The archdiocese did not immediately respond to a Crux request for comment on the implications of the Traditional Latin Mass decision for St. Mary’s.
Monsignor Charles Pope, whom Gregory appointed as a delegate “in the pastoral care” of the newly designated Traditional Latin Mass communities, told Crux that he hopes “the diocese will do some things to help, but it’s going to be difficult and I certainly regret that.”
“I’m heartbroken for [St. Mary’s] and I’m hoping they can pull through financially and be able to stay open,” Pope said, noting that he was a choir director and organist at the parish in the early 1980s, and to this day considers it his home parish.

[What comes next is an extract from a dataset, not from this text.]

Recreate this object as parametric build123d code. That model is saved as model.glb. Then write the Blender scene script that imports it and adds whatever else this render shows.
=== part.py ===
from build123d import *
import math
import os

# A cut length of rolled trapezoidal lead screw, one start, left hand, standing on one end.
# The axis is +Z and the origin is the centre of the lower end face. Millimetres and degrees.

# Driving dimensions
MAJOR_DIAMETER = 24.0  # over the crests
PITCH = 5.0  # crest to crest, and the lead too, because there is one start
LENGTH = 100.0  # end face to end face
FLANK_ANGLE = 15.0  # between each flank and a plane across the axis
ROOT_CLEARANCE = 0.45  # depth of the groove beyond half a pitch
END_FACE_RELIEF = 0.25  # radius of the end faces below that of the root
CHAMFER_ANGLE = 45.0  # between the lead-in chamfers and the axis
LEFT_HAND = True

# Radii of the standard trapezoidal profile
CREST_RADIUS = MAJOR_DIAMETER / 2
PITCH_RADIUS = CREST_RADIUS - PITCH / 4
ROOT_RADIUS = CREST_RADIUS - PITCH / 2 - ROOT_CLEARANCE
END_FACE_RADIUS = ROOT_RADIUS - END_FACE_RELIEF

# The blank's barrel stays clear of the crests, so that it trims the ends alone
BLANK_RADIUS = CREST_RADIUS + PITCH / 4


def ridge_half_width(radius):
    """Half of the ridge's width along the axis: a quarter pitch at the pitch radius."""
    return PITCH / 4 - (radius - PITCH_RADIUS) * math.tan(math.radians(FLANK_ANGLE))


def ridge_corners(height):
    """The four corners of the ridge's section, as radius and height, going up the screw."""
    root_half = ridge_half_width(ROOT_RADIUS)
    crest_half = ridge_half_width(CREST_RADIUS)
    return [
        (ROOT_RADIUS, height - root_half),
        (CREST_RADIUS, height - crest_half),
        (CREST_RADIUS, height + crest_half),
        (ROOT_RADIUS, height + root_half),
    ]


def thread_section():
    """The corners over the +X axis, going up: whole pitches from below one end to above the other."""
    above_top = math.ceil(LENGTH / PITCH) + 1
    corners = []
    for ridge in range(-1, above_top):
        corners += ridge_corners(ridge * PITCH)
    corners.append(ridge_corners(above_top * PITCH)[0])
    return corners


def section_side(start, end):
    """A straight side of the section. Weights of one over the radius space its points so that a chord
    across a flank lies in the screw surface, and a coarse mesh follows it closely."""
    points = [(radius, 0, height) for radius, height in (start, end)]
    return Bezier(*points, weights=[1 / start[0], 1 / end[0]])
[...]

De Rosa said in his homily, and Pope verified to Crux, that they plan to meet very soon to discuss the future. De Rosa also expressed a desire to work with Gregory’s office as well to try and keep as much of the parish alive through educational and cultural opportunities throughout the week.
To the parishioners in the pews on July 24, De Rosa dispelled a few premises some of them shared about why they cannot be fed at the ordinary form, or that the ordinary form cannot be reverent.

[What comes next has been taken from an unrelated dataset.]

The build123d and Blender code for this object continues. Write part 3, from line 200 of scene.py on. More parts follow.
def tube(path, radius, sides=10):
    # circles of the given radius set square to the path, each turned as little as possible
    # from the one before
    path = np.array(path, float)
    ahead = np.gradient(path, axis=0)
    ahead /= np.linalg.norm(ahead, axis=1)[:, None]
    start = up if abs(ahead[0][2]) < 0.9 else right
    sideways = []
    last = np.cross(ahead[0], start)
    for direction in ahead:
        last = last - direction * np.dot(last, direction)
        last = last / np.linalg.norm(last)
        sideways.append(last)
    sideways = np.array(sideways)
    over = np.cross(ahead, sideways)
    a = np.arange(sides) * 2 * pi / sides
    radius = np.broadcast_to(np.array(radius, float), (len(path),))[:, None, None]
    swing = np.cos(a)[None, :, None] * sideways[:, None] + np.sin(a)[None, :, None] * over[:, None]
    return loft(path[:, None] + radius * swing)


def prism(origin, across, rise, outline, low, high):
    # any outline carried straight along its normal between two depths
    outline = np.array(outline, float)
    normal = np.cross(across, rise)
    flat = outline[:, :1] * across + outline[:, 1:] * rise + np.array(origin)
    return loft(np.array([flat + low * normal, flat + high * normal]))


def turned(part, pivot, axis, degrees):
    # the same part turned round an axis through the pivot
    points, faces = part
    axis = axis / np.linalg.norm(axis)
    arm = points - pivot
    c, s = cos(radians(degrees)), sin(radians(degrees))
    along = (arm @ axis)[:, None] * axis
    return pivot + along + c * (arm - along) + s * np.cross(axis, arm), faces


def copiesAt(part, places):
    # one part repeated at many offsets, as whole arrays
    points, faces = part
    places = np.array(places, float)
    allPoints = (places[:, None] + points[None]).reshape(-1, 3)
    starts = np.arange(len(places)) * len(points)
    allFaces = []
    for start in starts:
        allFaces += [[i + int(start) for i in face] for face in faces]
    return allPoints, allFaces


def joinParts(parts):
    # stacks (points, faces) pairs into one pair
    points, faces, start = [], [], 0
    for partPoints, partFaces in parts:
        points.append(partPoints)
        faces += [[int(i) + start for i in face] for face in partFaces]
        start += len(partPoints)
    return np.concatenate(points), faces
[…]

“I want to invite you to work with me so that we can max out all of the beauty we can squeeze out of the stones of this place, so that not only will your lives continue to be filled with grace and with the sacraments, but also so that we can speak to our brothers and sisters who have never had the opportunity to experience that in the ordinary form … and be an evangelical force for them,” De Rosa proclaimed. “This is one of the ways that we make lemonade out of a lemon.”

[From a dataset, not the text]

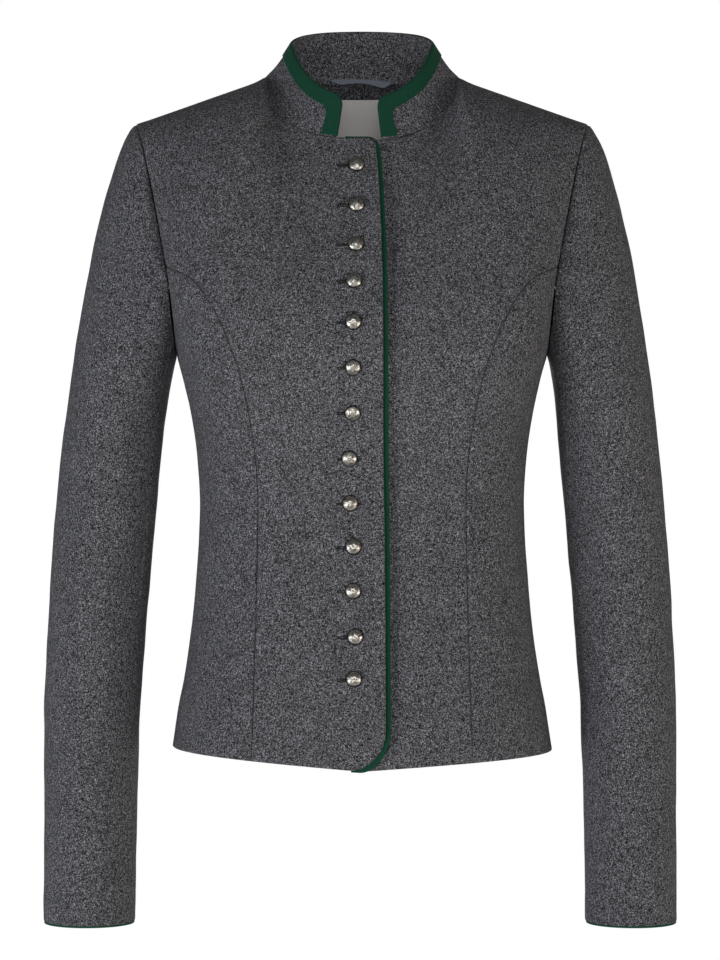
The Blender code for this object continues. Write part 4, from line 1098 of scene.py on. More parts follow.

Lally, for one, said that even after he can no longer celebrate the Traditional Latin Mass at St. Mary’s – so long as they’re open – he wants to be a part of the parish, including through his position on the finance council, parish leadership, volunteering and community outings, and “inane little things” he does for the 132-year-old church like maintain its clock.
“I won’t cease doing any of that, but I won’t be going to Mass there, and, by the way, how bizarre is that?” Lally said.